Jason Grumet, the president of the Bipartisan Policy Center in Washington, said the brief caveats at the beginning of Biden’s speeches were not very effective alongside the larger broadsides that the president was delivering against Republicans, mixing criticism about anti-democratic behavior with more familiar disagreements about policy positions.

“The lumping of that much more diverse group of people into this one kind of MAGA frame certainly caused a lot of people to feel like it was an undue castigation of millions of Americans,” he said. “You can have a principled, progressive debate about student debt and abortion and do that entirely within the confines of respecting core democratic principles.”

Biden’s use of aggressive language during an election season is hardly new.

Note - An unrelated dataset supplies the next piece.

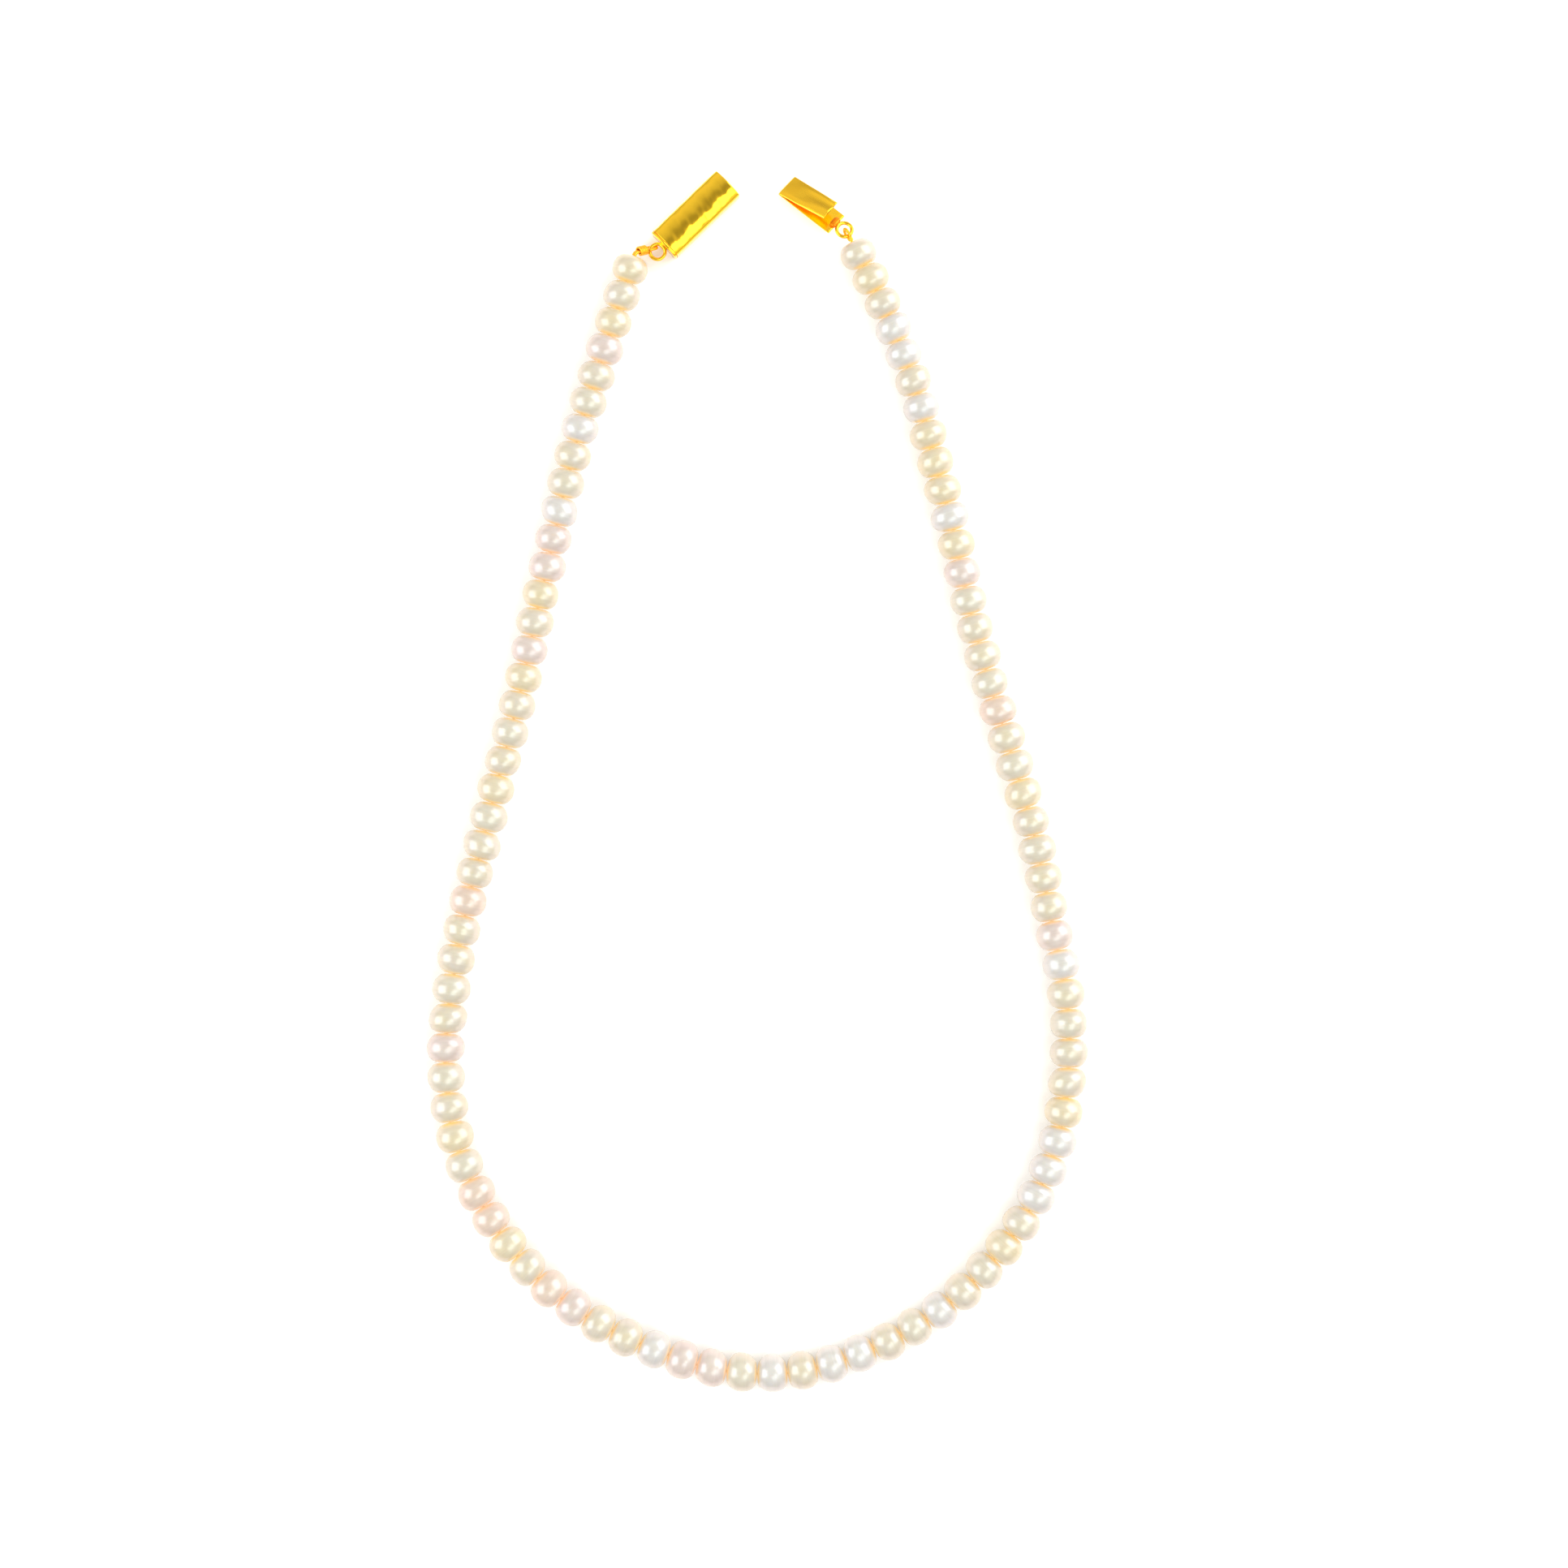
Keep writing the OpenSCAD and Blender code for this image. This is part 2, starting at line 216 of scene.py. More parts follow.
def grid_skin(points, wrap=False, along=None, material=0):
    """A closed skin over a grid of rows and columns. `along` is V at each row, with one more
    value where the rows wrap, and the two end rows get a middle point where they don't."""
    rows, columns = points.shape[:2]
    steps = rows if wrap else rows - 1
    if along is None:
        along = np.arange(steps + 1) / steps
    i, j = np.meshgrid(np.arange(steps), np.arange(columns), indexing="ij")
    after, beside = (i + 1) % rows, (j + 1) % columns
    faces = np.stack([i * columns + j, i * columns + beside,
                      after * columns + beside, after * columns + j], -1).reshape(-1, 4)
    u, v, nearer, further = j / columns, along[i], (j + 1) / columns, along[i + 1]
    uv = np.stack([u, v, nearer, v, nearer, further, u, further], -1).reshape(-1, 4, 2)
    corners = points.reshape(-1, 3)
    ends = np.empty((0, 3), int)
    end_uv = np.empty((0, 3, 2))
    if not wrap:
        first, last = len(corners), len(corners) + 1
        corners = np.vstack([corners, points[0].mean(0), points[-1].mean(0)])
        j = np.arange(columns)
        beside = (j + 1) % columns
        start = (rows - 1) * columns
        ends = np.vstack([np.stack([np.full(columns, first), beside, j], -1),
                          np.stack([np.full(columns, last), start + j, start + beside], -1)])
        a, b = j / columns, (j + 1) / columns
        low, high = np.full(columns, along[0]), np.full(columns, along[-1])
        end_uv = np.concatenate([
            np.stack([(a + b) / 2, low, b, low, a, low], -1),
            np.stack([(a + b) / 2, high, a, high, b, high], -1)]).reshape(-1, 3, 2)
    halves = np.vstack([faces[:, [0, 1, 2]], faces[:, [0, 2, 3]], ends])
    a, b, c = (corners[halves[:, k]] for k in range(3))
    if (a * np.cross(b, c)).sum() < 0:
        faces, uv, ends, end_uv = faces[:, ::-1], uv[:, ::-1], ends[:, ::-1], end_uv[:, ::-1]
    return {"corners": corners, "faces": faces, "ends": ends, "uv": uv, "end_uv": end_uv,
            "material": material}


def make_piece(name, skins, materials, replaced=()):
    """One object from several skins, given in millimetres, with its finish and what it is for."""
    corners, faces, uv, numbers, before = [], [], [], [], 0
    for skin in skins:
        for kind, kind_uv in (("faces", "uv"), ("ends", "end_uv")):
            faces += (skin[kind] + before).tolist()
            uv.append(skin[kind_uv].reshape(-1, 2))
            numbers.append(np.full(len(skin[kind]), skin["material"], np.int32))
        corners.append(skin["corners"])
        before += len(skin["corners"])
    mesh = bpy.data.meshes.new(name)
    mesh.from_pydata((np.vstack(corners) * MM).tolist(), [], faces)
    mesh.uv_layers.new(name="UVMap").data.foreach_set("uv", np.vstack(uv).ravel())
    mesh.polygons.foreach_set("use_smooth", np.ones(len(faces), bool))
    for material in materials:
        mesh.materials.append(material)
    mesh.polygons.foreach_set("material_index", np.concatenate(numbers))
    mesh.update()
    piece = bpy.data.objects.new(name, mesh)
    bpy.context.scene.collection.objects.link(piece)
    if replaced:
        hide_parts(*replaced)
    return piece


def node_points(name):
    """The corners of a CAD node's mesh, in millimetres."""
    mesh = frame["nodes"][name].data
    points = np.empty(3 * len(mesh.vertices))
    mesh.vertices.foreach_get("co", points)
    return points.reshape(-1, 3) / MM


def smooth_line(points, step):
    """A Catmull-Rom curve through the points, cut into even steps, and the run at each."""
    p = np.vstack([2 * points[0] - points[1], points, 2 * points[-1] - points[-2]])
    u = np.linspace(0, 1, 16, endpoint=False)[:, None]
    a, b, c, d = p[:-3, None], p[1:-2, None], p[2:-1, None], p[3:, None]
    dense = 0.5 * (2 * b + (c - a) * u + (2 * a - 5 * b + 4 * c - d) * u ** 2
                   + (3 * b - a - 3 * c + d) * u ** 3)
    dense = np.vstack([dense.reshape(-1, 3), points[-1:]])
    run = np.append(0, np.cumsum(np.linalg.norm(np.diff(dense, axis=0), axis=1)))
    at = np.linspace(0, run[-1], max(int(run[-1] / step), 2) + 1)
    return np.stack([np.interp(at, run, dense[:, k]) for k in range(3)], -1), at


def cord_rings(path, reference, radius):
    """Rings round a path. Each ring's zero direction is the reference with its part along the
    path taken away, and radius is a grid of distances from the path, one for each point."""
    way = unit(np.gradient(path, axis=0))
    reference = np.broadcast_to(np.asarray(reference, float), path.shape)
    side = unit(reference - (reference * way).sum(-1, keepdims=True) * way)
    other = np.cross(way, side)
    angle = 2 * np.pi * np.arange(radius.shape[1]) / radius.shape[1]
    return (path[:, None] + radius[..., None] * (np.cos(angle)[:, None] * side[:, None]
                                                + np.sin(angle)[:, None] * other[:, None]))


# %% [markdown]
# ## Where each pearl is
# The CAD model holds each pearl as a blunt round solid. Its middle, its drill hole's
# direction, its length and its width come from that solid, so a new surface can take its
# place. Most pearls share a node in twos, which are parted by which faces share corners.
# Each end of a pearl reaches the plane halfway to its neighbour, where they press together.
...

For decades, presidents have ratcheted up attacks on their rivals in an effort to clarify the choice for voters when they go to the polls.

But the president’s brand is built on a promise that he can unite America’s warring factions, drawing on a career in which he often was able to bridge political divides during a decadeslong career in the Senate. He ends almost all of his speeches by saying, “We’re the United States of America. There is nothing — nothing we can’t do if we do it together.”

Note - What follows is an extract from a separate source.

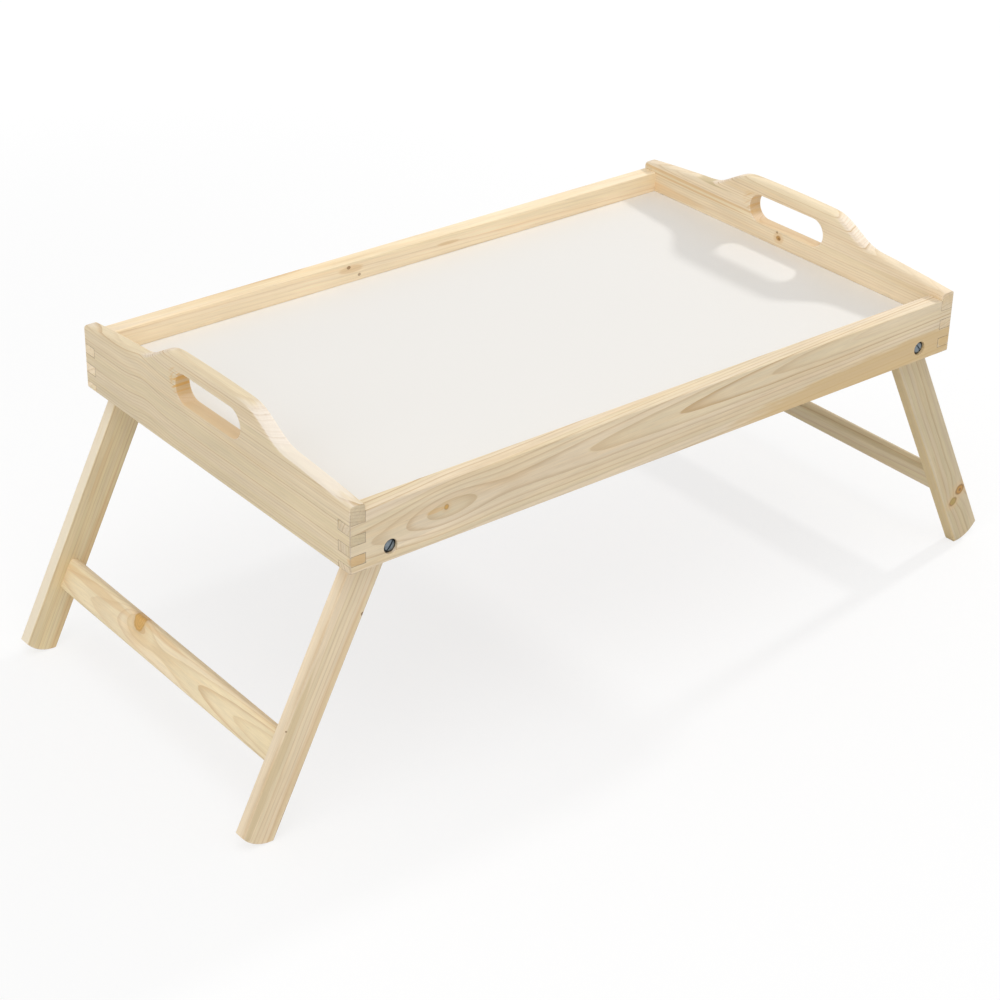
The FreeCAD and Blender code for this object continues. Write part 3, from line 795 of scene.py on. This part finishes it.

Grumet said that Biden’s history of embracing bipartisanship raises the expectations among voters that he will seek to work with Republicans, even when they disagree strongly on many issues.

“He desperately wants to be a president who can represent the entire country, and he really wants that to be true,” Grumet said. “And he is stymied by having to engage with a large group of people who argue he’s an illegitimate president. I think that fundamental struggle is playing out in real time.”